Mama Planted the Seeds
Eddie Rickenbacker was a great man. He was a hero of two wars, a pioneer of aviation, and a highly successful businessman. He seemed blessed with boundless energy and an ingrained optimism. He endured suffering and faced death more than once. After a disastrous airline crash he literally willed himself back from death, which he described as, “the sweetest, tenderest, most sensuous sensation. Death comes disguised as a sympathetic friend. It is easy to die. You have to fight to live.”397 He fought this fight more than most men.

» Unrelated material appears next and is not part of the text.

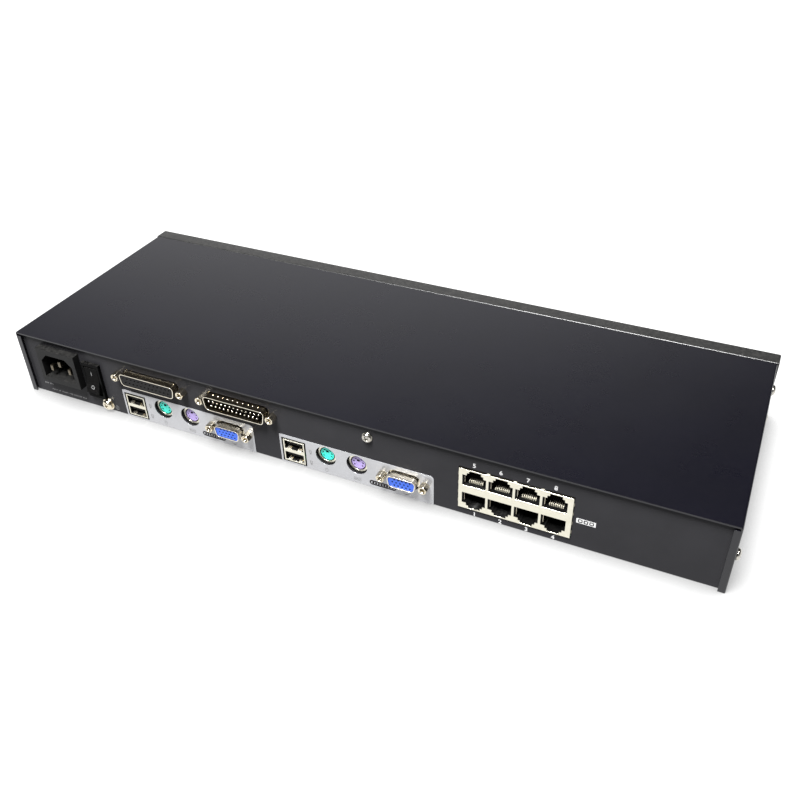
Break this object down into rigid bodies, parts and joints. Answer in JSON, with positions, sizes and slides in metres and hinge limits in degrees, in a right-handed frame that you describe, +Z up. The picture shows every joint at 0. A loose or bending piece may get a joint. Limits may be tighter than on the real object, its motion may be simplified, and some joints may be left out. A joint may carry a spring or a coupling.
{
  "type": "kvm switch",
  "caption": "Rack-height steel case with mains inlet, rocker switch, chain, console and computer ports behind and sprung pushbuttons in front.",
  "frame": {"origin": "bottom centre of the bounding box, on the surface that the case stands on", "axes": "+X to the right seen from the front, along the length; +Y towards the rear connector face; +Z up"},
  "size_m": [0.4402, 0.1592, 0.0438],
  "materials": {
    "case_paint": "fine matt black powder coat",
    "cover_paint": "fine matt black powder coat",
    "front_plastic": "matt black moulding",
    "label_silver": "silver printed label",
    "black_plastic": "moulded black",
    "gloss_black": "glossy black",
    "nickel": "nickel plated",
    "zinc": "zinc plated steel",
    "brass_nickel": "plated brass",
    "gold": "gold flash",
    "socket_blue": "blue insulator",
    "socket_green": "green insulator",
    "socket_purple": "purple insulator",
    "board_green": "solder mask",
    "board_tan": "paper laminate",
    "ferrite": "ferrite",
    "coil_tape": "yellow winding tape",
    "capacitor_sleeve": "shrink sleeve",
    "heatsink_alu": "extruded",
    "window_smoke": "smoked red window",
    "lens_green": "milky light guide",
    "button_grey": "grey keycap"
  },
  "bodies": {
    "case": {"chassis_base": "case_paint", "top_cover": "cover_paint", "front_panel": "front_plastic", "console_plate_a": "label_silver", "console_plate_b": "label_silver", "inlet_body": "black_plastic", "inlet_blades": "nickel", "switch_housing": "black_plastic", "ground_screw": "brass_nickel", "chain_socket_shell": "nickel", "chain_socket_insert": "black_plastic", "chain_socket_contacts": "gold", "chain_plug_shell": "nickel", "chain_plug_insert": "black_plastic", "chain_plug_pins": "gold", "video_shell_a": "nickel", "video_insert_a": "socket_blue", "video_shell_b": "nickel", "video_insert_b": "socket_blue", "jackscrews": "nickel", "usb_shell_a": "nickel", "usb_core_a": "black_plastic", "usb_shell_b": "nickel", "usb_core_b": "black_plastic", "mouse_socket_a": "socket_green", "mouse_socket_b": "socket_green", "keyboard_socket_a": "socket_purple", "keyboard_socket_b": "socket_purple", "din_shields": "nickel", "port_shield": "nickel", "port_housing": "black_plastic", "port_contacts": "gold", "main_board": "board_green", "chain_board": "board_green", "psu_board": "board_tan", "transformer_core": "ferrite", "transformer_coil": "coil_tape", "psu_capacitors": "capacitor_sleeve", "psu_heatsink": "heatsink_alu", "switch_chips": "black_plastic", "standoffs": "brass_nickel", "board_screws": "zinc", "cover_screws": "zinc", "front_screws": "zinc", "front_board": "board_green", "button_switches": "black_plastic", "station_display": "gloss_black", "display_window": "window_smoke", "indicator_lenses": "lens_green"},
    "switch_rocker": {"switch_rocker": "gloss_black"},
    "reset_button": {"reset_button": "black_plastic"},
    "port_button_1": {"port_button_1": "button_grey"},
    "port_button_2": {"port_button_2": "button_grey"},
    "port_button_3": {"port_button_3": "button_grey"},
    "port_button_4": {"port_button_4": "button_grey"},
    "port_button_5": {"port_button_5": "button_grey"},
    "port_button_6": {"port_button_6": "button_grey"},
    "port_button_7": {"port_button_7": "button_grey"},
    "port_button_8": {"port_button_8": "button_grey"}
  },
  "joints": [
    {"name": "power_rock", "type": "hinge", "parent": "case", "child": "switch_rocker", "pos_m": [0.16175, 0.07265, 0.0216], "axis": [1, 0, 0], "range_deg": [-18, 0]},
    {"name": "reset_press", "type": "slide", "parent": "case", "child": "reset_button", "axis": [0, 1, 0], "range_m": [0, 0.0007], "stiffness_N_per_m": 500, "springref_m": -0.0008},
    {"name": "port_press_1", "type": "slide", "parent": "case", "child": "port_button_1", "axis": [0, 1, 0], "range_m": [0, 0.001], "stiffness_N_per_m": 600, "springref_m": -0.0008},
    {"name": "port_press_2", "type": "slide", "parent": "case", "child": "port_button_2", "axis": [0, 1, 0], "range_m": [0, 0.001], "stiffness_N_per_m": 600, "springref_m": -0.0008},
    {"name": "port_press_3", "type": "slide", "parent": "case", "child": "port_button_3", "axis": [0, 1, 0], "range_m": [0, 0.001], "stiffness_N_per_m": 600, "springref_m": -0.0008},
    {"name": "port_press_4", "type": "slide", "parent": "case", "child": "port_button_4", "axis": [0, 1, 0], "range_m": [0, 0.001], "stiffness_N_per_m": 600, "springref_m": -0.0008},
    {"name": "port_press_5", "type": "slide", "parent": "case", "child": "port_button_5", "axis": [0, 1, 0], "range_m": [0, 0.001], "stiffness_N_per_m": 600, "springref_m": -0.0008},
    {"name": "port_press_6", "type": "slide", "parent": "case", "child": "port_button_6", "axis": [0, 1, 0], "range_m": [0, 0.001], "stiffness_N_per_m": 600, "springref_m": -0.0008},
    {"name": "port_press_7", "type": "slide", "parent": "case", "child": "port_button_7", "axis": [0, 1, 0], "range_m": [0, 0.001], "stiffness_N_per_m": 600, "springref_m": -0.0008},
    {"name": "port_press_8", "type": "slide", "parent": "case", "child": "port_button_8", "axis": [0, 1, 0], "range_m": [0, 0.001], "stiffness_N_per_m": 600, "springref_m": -0.0008}
  ]
}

The source of this man’s amazing strength of character was a deep religious belief that he acquired as a boy and strengthened during his eventful life:
Never, even during my most mischievous escapades, had I lost faith in God. Mama had planted the seeds of religion too deeply in all of us for that. All through my childhood there was a warm, continuing family ritual. After supper… Mother would ask one of us to bring in the Bible… [She] would open it and begin to read. Her favorite passages were the Sermon on the Mount and the 23rd Psalm, and they are the ones I remember best. She would often stop reading to discuss the meanings behind the Scriptures and how we could apply the principles of Christianity to everyday life.
It was my mother who taught us to pray… But formal prayer was only the beginning. Mama taught us that the Lord above was a friendly God, a Presence who was interested in our problems and sympathetic to them. Thanks to her influence, I have always talked to God in my prayers… full of confidence that He listens and responds.398
This passage presents a perfect prescription for the spiritual development of children. A warm and secure family atmosphere provides the foundation. Reading Scripture together teaches biblical knowledge, and also serves to bring the family closer together. Finally, the parent who explains the power of prayer and leads his or her children by example into a deeper appreciation of it gives them a lifelong resource and path to their own relationship with God. Scripture, prayer, and family form a powerful basis for spiritual growth.
But as for you, continue in what you have learned and have become convinced of, because you know those from whom you learned it, and how from infancy you have known the holy Scriptures, which are able to make you wise for salvation through faith in Christ Jesus.